◆ DATASET CONTENT
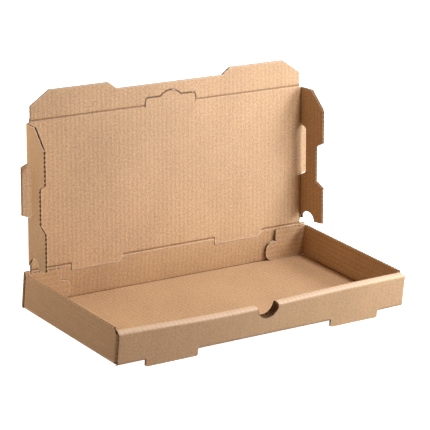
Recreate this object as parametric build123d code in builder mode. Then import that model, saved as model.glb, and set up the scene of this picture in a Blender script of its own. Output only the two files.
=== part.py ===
"""Flatbread box, sizes in millimetres.

One die-cut blank of corrugated board, folded: a tray with a double front wall,
and a hinged lid with three tuck flaps. X runs along the long side, the front faces -Y,
and the origin is the middle of the bottom panel's underside. The lid stands open.
It leans back a little past upright, its side flaps point forward and its front flap is flat.
"""

import math
import os

from build123d import *

# Board, and how it is crushed at a fold that moves
board = 3.0
fold_gap = 0.4
fold_bevel = 1.2
layer_gap = 0.4
cut_gap = 0.8

# Tray
inner_width = 406.4
outer_depth = 192.0
side_height = 42.4
front_height = 37.5
ridge_height = 39.0
front_thickness = 11.0
thumb_radius = 15.0

# Feet on the outer front wall, each cut out of the bottom with a slot behind it
foot_inner_x = 95.7
foot_outer_x = 167.2
foot_reach = 7.6
foot_corner = 3.0

# Corner flaps inside the rear wall, each with a round tongue on its lower half
corner_length = 46.0
tongue_length = 59.0
tongue_top = 27.5
tongue_radius = 10.0
front_corner_length = 55.0
relief_size = 2.0

# Lid
lid_length = 172.5
lid_lean = 7.5
flap_splay = 4.0
flap_inset = 7.5
lid_clearance = 0.3

# Tabs that stay in the lid's plane
hinge_tab_width = 71.0
hinge_tab_reach = 7.5
hinge_tab_starts = (-142.0, 65.0)
side_tab_start = 62.0
side_tab_end = 124.5
side_tab_slant = 3.6
side_tab_reach = 9.5
side_tab_corner = 2.5
front_tab_half = 36.5
front_tab_reach = 9.3
front_tab_corner = 4.5
thumb_bump_half = 14.7
thumb_bump_reach = 15.6

# Front flap: half widths, and heights above its fold
front_flap_half = 195.0
front_flap_edge = 16.5
front_flap_height = 33.4
front_flap_shoulder = 168.5
recess_top_half = 88.0
recess_half = 76.0
recess_height = 25.0

# Side flaps: reach from the fold, and places along the fold from the hinge
side_flap_reach = 40.5
side_flap_start = 5.3
side_flap_end = 170.0
side_flap_corner_reach = 19.5
side_flap_corner_start = 145.0
side_recess_reach = 28.8
side_recess_outer = (49.5, 106.0)
side_recess_inner = (57.0, 100.5)
half_moon_span = (1.2, 26.0)
half_moon_depth = 11.5

# Places worked out from the sizes above
outer_width = inner_width + 2 * board
wall_x = inner_width / 2
front_y = -outer_depth / 2
rear_y = outer_depth / 2
inner_front_y = front_y + front_thickness
corner_y = rear_y - 2 * board - layer_gap
hinge_y = rear_y - board / 2
hinge_z = side_height + lid_clearance + board / 2
flap_x = outer_width / 2 - flap_inset
foot_middle_x = (foot_inner_x + foot_outer_x) / 2
foot_width = foot_outer_x - foot_inner_x
strip_clear = front_height - board - layer_gap

lean = math.radians(lid_lean)
splay = math.radians(flap_splay)
lid_up = Vector(0, math.sin(lean), math.cos(lean))
lid_inward = Vector(0, -math.cos(lean), math.sin(lean))
lid_plane = Plane(origin=(0, hinge_y, hinge_z), x_dir=(1, 0, 0), z_dir=lid_inward)
front_fold = lid_plane.from_local_coords((0, lid_length, 0))
front_flap_plane = Plane(origin=front_fold, x_dir=(1, 0, 0), z_dir=lid_inward)

# Sketches of the tabs, which with a gap also give the cut-outs around them


def hinge_tab(start, gap=0.0):
    """A tab below the hinge: square at its left end, round at its right end."""
    left = start - gap
    right = start + hinge_tab_width + gap
    reach = hinge_tab_reach + gap
    with BuildSketch(mode=Mode.PRIVATE) as tab:
        with BuildLine():
            straight = Polyline(
                (right - reach, -reach),
                (left, -reach),
                (left, 2 * board),
                (right, 2 * board),
                (right, 0),
            )
            RadiusArc(straight @ 1, straight @ 0, reach)
        make_face()
    return tab.sketch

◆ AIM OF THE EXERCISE
Can you give every line above again, exactly as written?

◆ OUTPUT
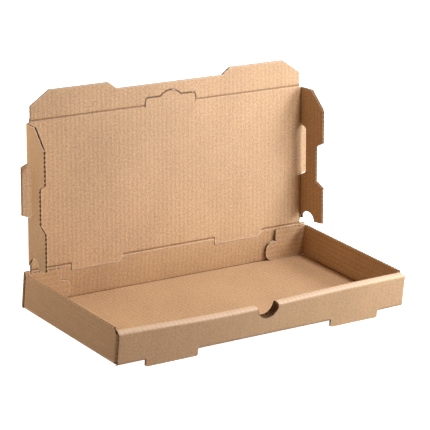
Recreate this object as parametric build123d code in builder mode. Then import that model, saved as model.glb, and set up the scene of this picture in a Blender script of its own. Output only the two files.
=== part.py ===
"""Flatbread box, sizes in millimetres.

One die-cut blank of corrugated board, folded: a tray with a double front wall,
and a hinged lid with three tuck flaps. X runs along the long side, the front faces -Y,
and the origin is the middle of the bottom panel's underside. The lid stands open.
It leans back a little past upright, its side flaps point forward and its front flap is flat.
"""

import math
import os

from build123d import *

# Board, and how it is crushed at a fold that moves
board = 3.0
fold_gap = 0.4
fold_bevel = 1.2
layer_gap = 0.4
cut_gap = 0.8

# Tray
inner_width = 406.4
outer_depth = 192.0
side_height = 42.4
front_height = 37.5
ridge_height = 39.0
front_thickness = 11.0
thumb_radius = 15.0

# Feet on the outer front wall, each cut out of the bottom with a slot behind it
foot_inner_x = 95.7
foot_outer_x = 167.2
foot_reach = 7.6
foot_corner = 3.0

# Corner flaps inside the rear wall, each with a round tongue on its lower half
corner_length = 46.0
tongue_length = 59.0
tongue_top = 27.5
tongue_radius = 10.0
front_corner_length = 55.0
relief_size = 2.0

# Lid
lid_length = 172.5
lid_lean = 7.5
flap_splay = 4.0
flap_inset = 7.5
lid_clearance = 0.3

# Tabs that stay in the lid's plane
hinge_tab_width = 71.0
hinge_tab_reach = 7.5
hinge_tab_starts = (-142.0, 65.0)
side_tab_start = 62.0
side_tab_end = 124.5
side_tab_slant = 3.6
side_tab_reach = 9.5
side_tab_corner = 2.5
front_tab_half = 36.5
front_tab_reach = 9.3
front_tab_corner = 4.5
thumb_bump_half = 14.7
thumb_bump_reach = 15.6

# Front flap: half widths, and heights above its fold
front_flap_half = 195.0
front_flap_edge = 16.5
front_flap_height = 33.4
front_flap_shoulder = 168.5
recess_top_half = 88.0
recess_half = 76.0
recess_height = 25.0

# Side flaps: reach from the fold, and places along the fold from the hinge
side_flap_reach = 40.5
side_flap_start = 5.3
side_flap_end = 170.0
side_flap_corner_reach = 19.5
side_flap_corner_start = 145.0
side_recess_reach = 28.8
side_recess_outer = (49.5, 106.0)
side_recess_inner = (57.0, 100.5)
half_moon_span = (1.2, 26.0)
half_moon_depth = 11.5

# Places worked out from the sizes above
outer_width = inner_width + 2 * board
wall_x = inner_width / 2
front_y = -outer_depth / 2
rear_y = outer_depth / 2
inner_front_y = front_y + front_thickness
corner_y = rear_y - 2 * board - layer_gap
hinge_y = rear_y - board / 2
hinge_z = side_height + lid_clearance + board / 2
flap_x = outer_width / 2 - flap_inset
foot_middle_x = (foot_inner_x + foot_outer_x) / 2
foot_width = foot_outer_x - foot_inner_x
strip_clear = front_height - board - layer_gap

lean = math.radians(lid_lean)
splay = math.radians(flap_splay)
lid_up = Vector(0, math.sin(lean), math.cos(lean))
lid_inward = Vector(0, -math.cos(lean), math.sin(lean))
lid_plane = Plane(origin=(0, hinge_y, hinge_z), x_dir=(1, 0, 0), z_dir=lid_inward)
front_fold = lid_plane.from_local_coords((0, lid_length, 0))
front_flap_plane = Plane(origin=front_fold, x_dir=(1, 0, 0), z_dir=lid_inward)

# Sketches of the tabs, which with a gap also give the cut-outs around them


def hinge_tab(start, gap=0.0):
    """A tab below the hinge: square at its left end, round at its right end."""
    left = start - gap
    right = start + hinge_tab_width + gap
    reach = hinge_tab_reach + gap
    with BuildSketch(mode=Mode.PRIVATE) as tab:
        with BuildLine():
            straight = Polyline(
                (right - reach, -reach),
                (left, -reach),
                (left, 2 * board),
                (right, 2 * board),
                (right, 0),
            )
            RadiusArc(straight @ 1, straight @ 0, reach)
        make_face()
    return tab.sketch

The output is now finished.